*INSTRUCTIONS TO FOLLOW*. Please write out the material that follows, exactly as it stands.

*PROVIDED DATA*.
## begin

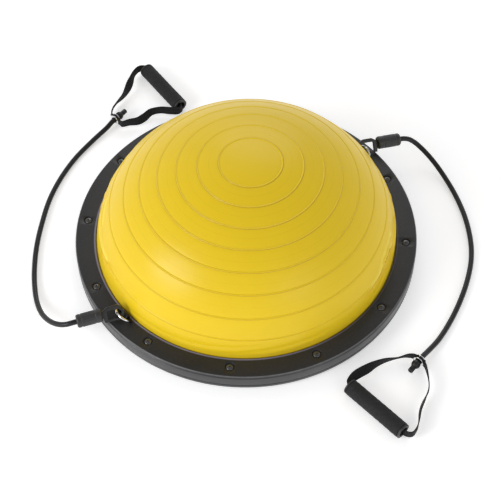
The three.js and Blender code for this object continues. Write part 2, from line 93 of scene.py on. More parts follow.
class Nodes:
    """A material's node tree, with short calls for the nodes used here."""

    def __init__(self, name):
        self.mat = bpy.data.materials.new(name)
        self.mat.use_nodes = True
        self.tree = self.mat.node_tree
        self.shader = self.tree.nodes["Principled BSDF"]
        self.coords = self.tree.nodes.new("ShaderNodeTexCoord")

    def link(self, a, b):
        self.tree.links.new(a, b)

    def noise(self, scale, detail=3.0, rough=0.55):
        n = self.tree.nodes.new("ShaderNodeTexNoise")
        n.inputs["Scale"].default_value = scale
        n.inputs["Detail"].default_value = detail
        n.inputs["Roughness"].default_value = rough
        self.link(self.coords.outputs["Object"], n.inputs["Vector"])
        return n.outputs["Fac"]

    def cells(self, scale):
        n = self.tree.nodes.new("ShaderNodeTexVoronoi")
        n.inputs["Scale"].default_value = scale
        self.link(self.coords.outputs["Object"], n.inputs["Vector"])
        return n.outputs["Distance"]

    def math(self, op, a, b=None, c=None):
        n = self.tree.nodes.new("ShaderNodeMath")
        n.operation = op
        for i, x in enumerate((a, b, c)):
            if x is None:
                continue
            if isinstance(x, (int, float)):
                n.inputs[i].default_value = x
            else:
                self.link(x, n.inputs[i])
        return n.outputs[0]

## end

*ANSWER TO THE PROBLEM*.
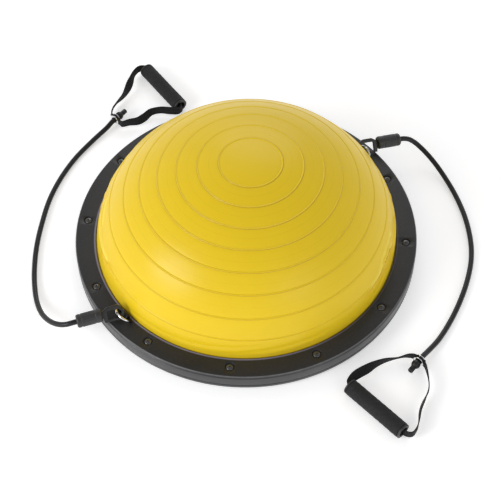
The three.js and Blender code for this object continues. Write part 2, from line 93 of scene.py on. More parts follow.
class Nodes:
    """A material's node tree, with short calls for the nodes used here."""

    def __init__(self, name):
        self.mat = bpy.data.materials.new(name)
        self.mat.use_nodes = True
        self.tree = self.mat.node_tree
        self.shader = self.tree.nodes["Principled BSDF"]
        self.coords = self.tree.nodes.new("ShaderNodeTexCoord")

    def link(self, a, b):
        self.tree.links.new(a, b)

    def noise(self, scale, detail=3.0, rough=0.55):
        n = self.tree.nodes.new("ShaderNodeTexNoise")
        n.inputs["Scale"].default_value = scale
        n.inputs["Detail"].default_value = detail
        n.inputs["Roughness"].default_value = rough
        self.link(self.coords.outputs["Object"], n.inputs["Vector"])
        return n.outputs["Fac"]

    def cells(self, scale):
        n = self.tree.nodes.new("ShaderNodeTexVoronoi")
        n.inputs["Scale"].default_value = scale
        self.link(self.coords.outputs["Object"], n.inputs["Vector"])
        return n.outputs["Distance"]

    def math(self, op, a, b=None, c=None):
        n = self.tree.nodes.new("ShaderNodeMath")
        n.operation = op
        for i, x in enumerate((a, b, c)):
            if x is None:
                continue
            if isinstance(x, (int, float)):
                n.inputs[i].default_value = x
            else:
                self.link(x, n.inputs[i])
        return n.outputs[0]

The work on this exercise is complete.